Government data showed that the surplus was mainly due to a fall in imports. Imports slid 12.9% year on year in June, while exports recorded a 1.5% rise compared with the same period last year.
— Lim Hui Jie
CNBC Pro: ‘They are real, they are proliferating’: Tech investor names 2 internet-of-things stocks to own
Major technology trends like artificial intelligence dominate headlines. But some niche plays like the Internet of Things (IoT) offer significant potential despite lower hype, according to tech investor Richard Clode.
Clode, fund manager at Janus Henderson Investors, named two IoT stocks he sees as long-term winners. He manages the $3.2 billion Horizon Global Technology Leaders Fund, which is invested in both stocks.
CNBC Pro subscribers can read more here.
— Ganesh Rao
CNBC Pro: ASML shares surged more than 30% this year. Here’s where Wall Street sees the stock going
Shares of ASML have soared this year on the buzz around semiconductor firms and artificial intelligence — its Netherlands-listed shares have jumped about 32% in the year to date, while its U.S.-listed ones have surged almost 40%.
But it’s facing a number of risks, including U.S.-China tensions.
Where will the stock go from here? CNBC Pro trawled through Wall Street research to find out.
CNBC Pro subscribers can read more here.
— Weizhen Tan
Second-quarter earnings scorecard
Second-quarter earnings season is just getting started, with 10% of S&P 500 companies posting results so far. Of the 50 companies that have reported, 64% have topped revenue estimates, while 80% have beaten earnings per share expectations, according to Refinitiv data.
Based on the blended growth rate, earnings are expected to fall more 8.2% from a year ago and revenues are expected to drop 0.8% year over year. The rate combines data from firms that have already reported data and those waiting to report.
— Samantha Subin
Goldman Sachs misses on earnings
Wall Street behemoth Goldman Sachs undershot expectations for the second-quarter on Wednesday, despite the firm trying to level expectations beforehand.
Goldman reported an adjusted $3.08 per share and $10.9 billion in revenue, while analysts polled by Refinitiv forecasted $3.18 and $10.84 billion, respectively.
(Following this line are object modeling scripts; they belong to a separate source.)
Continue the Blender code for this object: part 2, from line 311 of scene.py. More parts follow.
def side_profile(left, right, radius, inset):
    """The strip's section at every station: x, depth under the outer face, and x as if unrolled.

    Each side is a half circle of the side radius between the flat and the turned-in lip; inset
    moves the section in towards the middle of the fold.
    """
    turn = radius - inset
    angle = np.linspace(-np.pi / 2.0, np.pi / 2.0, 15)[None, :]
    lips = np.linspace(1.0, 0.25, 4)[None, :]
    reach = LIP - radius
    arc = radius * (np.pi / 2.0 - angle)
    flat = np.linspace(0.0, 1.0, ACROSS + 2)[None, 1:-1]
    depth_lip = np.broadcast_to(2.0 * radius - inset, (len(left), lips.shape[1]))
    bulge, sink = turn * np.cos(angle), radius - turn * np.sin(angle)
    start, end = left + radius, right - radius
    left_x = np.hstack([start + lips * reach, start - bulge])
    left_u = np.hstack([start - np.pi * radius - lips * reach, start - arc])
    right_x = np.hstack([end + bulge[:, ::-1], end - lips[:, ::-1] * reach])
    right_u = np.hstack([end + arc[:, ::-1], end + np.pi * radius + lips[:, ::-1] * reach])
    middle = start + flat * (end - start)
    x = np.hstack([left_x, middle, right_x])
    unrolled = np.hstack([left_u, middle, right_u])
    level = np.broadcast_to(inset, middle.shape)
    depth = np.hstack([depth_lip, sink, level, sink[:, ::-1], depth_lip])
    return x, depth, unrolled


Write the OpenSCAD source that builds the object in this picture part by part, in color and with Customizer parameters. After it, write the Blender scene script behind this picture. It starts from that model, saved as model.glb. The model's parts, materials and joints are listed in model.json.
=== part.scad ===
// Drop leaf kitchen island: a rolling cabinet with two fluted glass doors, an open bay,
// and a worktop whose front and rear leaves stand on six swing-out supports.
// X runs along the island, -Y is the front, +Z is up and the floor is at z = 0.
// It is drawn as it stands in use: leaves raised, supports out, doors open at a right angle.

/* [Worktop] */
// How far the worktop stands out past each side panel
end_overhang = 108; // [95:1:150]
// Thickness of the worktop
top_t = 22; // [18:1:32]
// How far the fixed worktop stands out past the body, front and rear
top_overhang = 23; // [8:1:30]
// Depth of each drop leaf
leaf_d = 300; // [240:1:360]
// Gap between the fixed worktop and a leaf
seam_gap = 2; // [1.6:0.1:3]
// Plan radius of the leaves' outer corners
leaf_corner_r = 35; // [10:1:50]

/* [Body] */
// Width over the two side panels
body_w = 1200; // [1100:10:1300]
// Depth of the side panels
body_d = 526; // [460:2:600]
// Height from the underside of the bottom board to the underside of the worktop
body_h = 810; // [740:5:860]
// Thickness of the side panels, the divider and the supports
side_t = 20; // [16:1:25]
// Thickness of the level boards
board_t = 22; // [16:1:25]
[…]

Goldman stock slipped 0.4% in premarket trading.
— Brian Evans
Regional bank stocks rise after first wave of earnings
Investors appear to breathing a sigh of relief after the first wave of regional bank earnings.
The SPDR S&P Regional Banking ETF (KRE) rose about 1% in early trading as investors and analysts shift through reports from Western Alliance, US Bancorp and others.
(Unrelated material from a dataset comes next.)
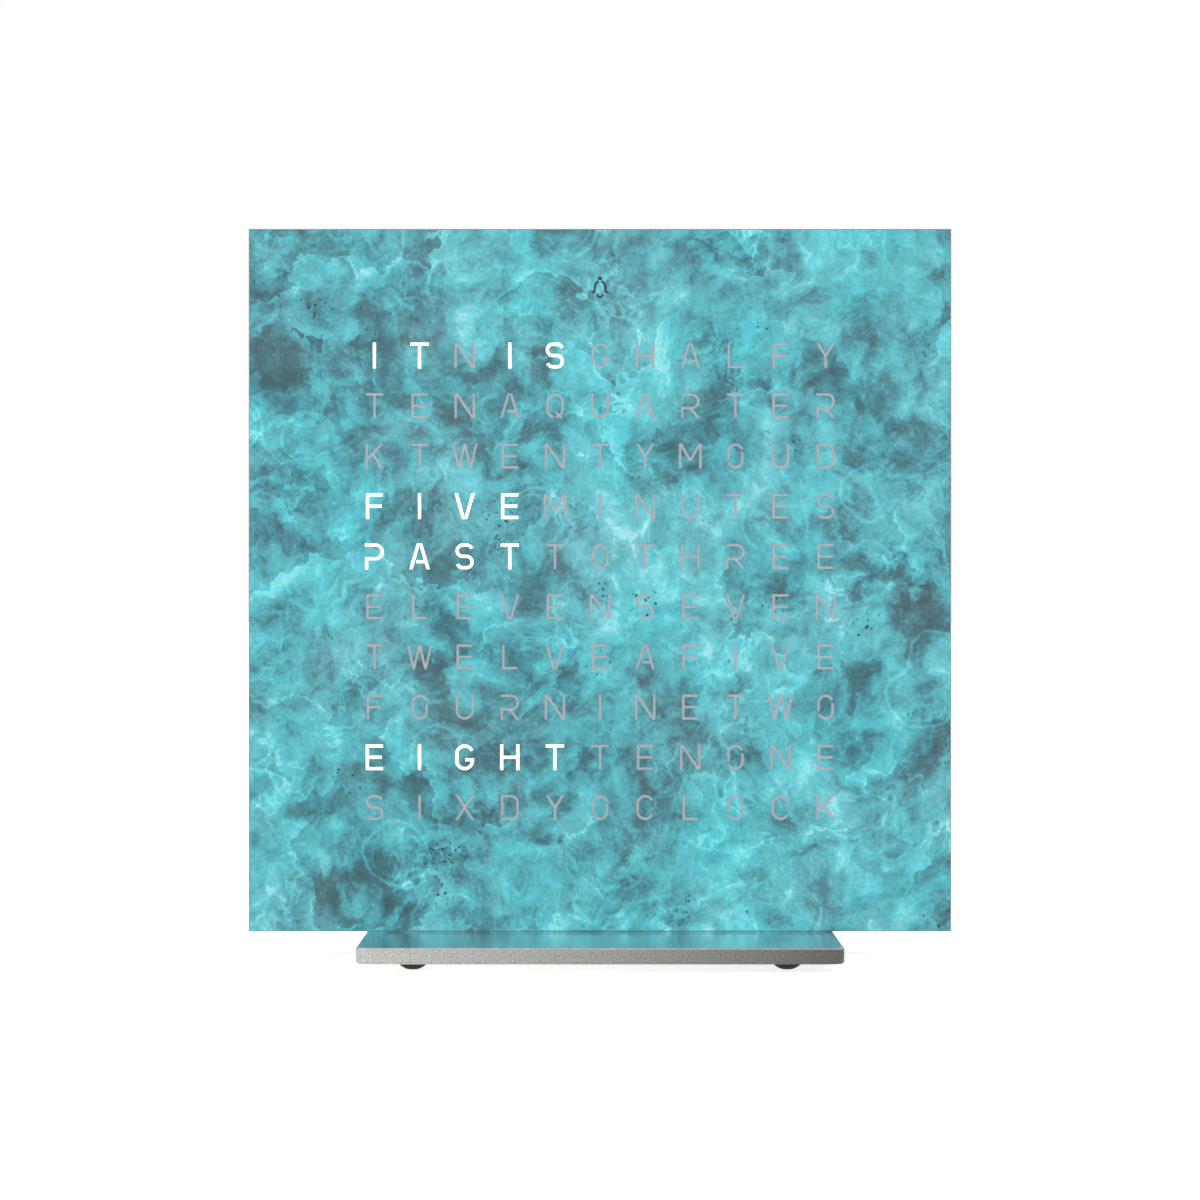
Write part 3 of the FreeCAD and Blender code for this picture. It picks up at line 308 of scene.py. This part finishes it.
TIDES = 6.0
wave = patina.math("FRACT", patina.math("MULTIPLY", layer((0.7, 0.2, 0.4), 36.0, 6.0, 0.5), TIDES))
tide_line = patina.math("MULTIPLY", patina.math("POWER", wave, 4.0),
                        some_places((0.1, 0.9, 0.5), 37.0, 0.45, 0.60))
tone = plus(tide_line, 0.34, tone)

VEINS = (((0.2, 0.6, 0.9), 44.0, 0.014), ((0.8, 0.1, 0.3), 95.0, 0.024))
for offset, scale, width in VEINS:
    from_middle = patina.math("ABSOLUTE", centred(layer(offset, scale, 4.0, 0.55)))
    vein = patina.spread(from_middle, 0.0, width, 1.0, 0.0)
    tone = plus(patina.math("MULTIPLY", vein, some_places(offset, 41.0, 0.48, 0.62)), 0.24, tone)

NODULE_RINGS = {"rim": (0.40, 0.035, 0.20), "inner ring": (0.31, 0.025, 0.10), "middle": (0.0, 0.24, -0.14)}
nodule = patina.cells(62.0, at=pushed(patina.place, 160.0, 3.0, 0.5, 0.004, patina.place), randomness=0.9)
nodule_where = some_places((0.6, 0.4, 0.6), 26.0, 0.50, 0.60)
for radius, width, lift in NODULE_RINGS.values():
    off_ring = patina.math("ABSOLUTE", patina.math("SUBTRACT", nodule, radius))
    ring = patina.spread(off_ring, 0.0, width, 1.0, 0.0, smooth=True)
    tone = plus(patina.math("MULTIPLY", ring, nodule_where), lift, tone)
print("tone is built from", len([node for node in patina.tree.nodes if node.type == "TEX_NOISE"]), "noises")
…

Shares of Phoenix-based Western Alliance rose more than 2% despite earnings per share of $1.96 per share, 2 cents below estimates, according to Refinitiv.
— Jesse Pound
Agricultural commodities rise Wednesday
Corn, wheat and soybeans jumped Wednesday. Concerns over dry weather forecasts in the U.S. Midwest and Russian air strikes on the Black Sea port of Odessa following its withdrawal from the Black Sea Grain Initiative spurred wheat prices higher.
Wheat futures are up 5.4% Wednesday and almost 6% week to date, on track for their best week since June 23.
Soybean futures are up 1.7% as of Wednesday morning, reaching a high of 437.4 dollars per short ton.
Corn futures jumped 3.1%Wednesday to 551.5 cents per bushel. Corn is up 7.2% week to date, on track for its best week since May 26.